Il en résulte que selon la Cour de cassation, la conclusion d’un contrat de travail constitue un acte de gestion courante, de sorte qu’en l’absence d’Administrateur Judicaire, le débiteur peut valablement conclure seul un contrat de travail.

En pratique, cela implique dès lors l’impossibilité de soulever l’inopposabilité de l’acte à la procédure collective.

Durant la période d’observation, les dispositions de l'article L. 631-21 du Code de commerce prévoient que "l'activité est poursuivie par le débiteur qui exerce les prérogatives dévolues à l'administrateur" qui "continue à exercer sur son patrimoine les actes de disposition et d’administration" (article L. 622-3 du Code de commerce).

Cet arrêt vient opérer un revirement d’une Jurisprudence établie, au terme de laquelle la conclusion d’un contrat de travail au cours de la période d’observation constitue un acte étranger à la gestion courante de l’entreprise (Cass. Soc. 30 mai 2001, n° 99-42.769).
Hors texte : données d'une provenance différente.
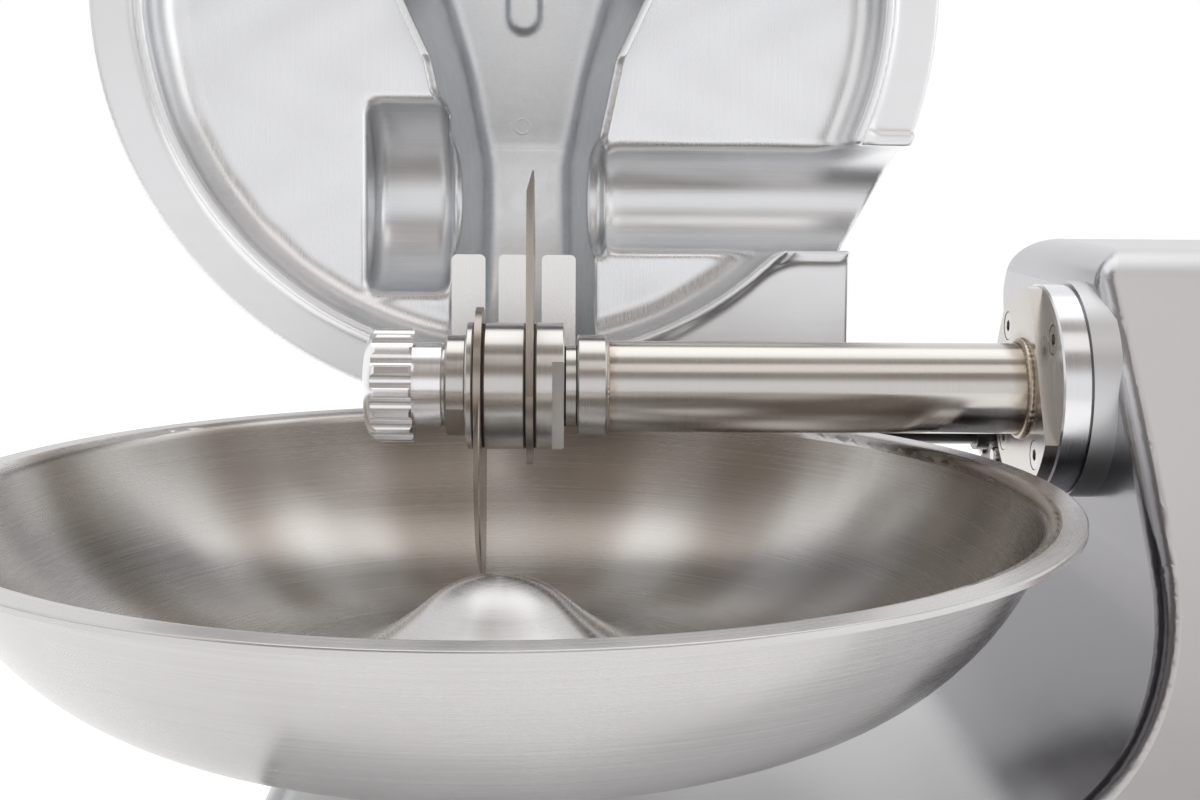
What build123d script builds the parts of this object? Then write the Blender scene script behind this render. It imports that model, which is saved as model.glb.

La Cour relève d’office dans l’arrêt commenté que : "Lorsqu'aucun administrateur n'a été désigné par le jugement de redressement judiciaire, le débiteur poursuit seul l'activité de l'entreprise et exerce les fonctions dévolues à celui-ci, ce dont il se déduit qu'il a le pouvoir d'embaucher un salarié ou de conclure avec ce dernier un avenant au contrat de travail, sans l'autorisation ni du Juge-Commissaire, ni de quiconque, de tels actes ne constituant pas un acte de disposition étranger à la gestion courante de l'entreprise".

La publication au bulletin de cet arrêt semble avoir pour objet d’indiquer que la Cour de cassation entend maintenir cette position dans les décisions à venir.

Si l’on peut opérer une distinction entre la « gestion courante de l’entreprise » et une gestion « en bon père de famille », qui elle pourrait autoriser une embauche sous la juste réserve des capacités financières de l’entreprise, il convient toutefois d’ajouter qu’il reste, en tout état de cause, la possibilité de critiquer ladite gestion.

En effet, il est encore envisageable de soulever le caractère frauduleux du contrat conclu, et par voie de conséquence, d’engager la responsabilité civile du dirigeant sous le prisme de la légèreté blâmable.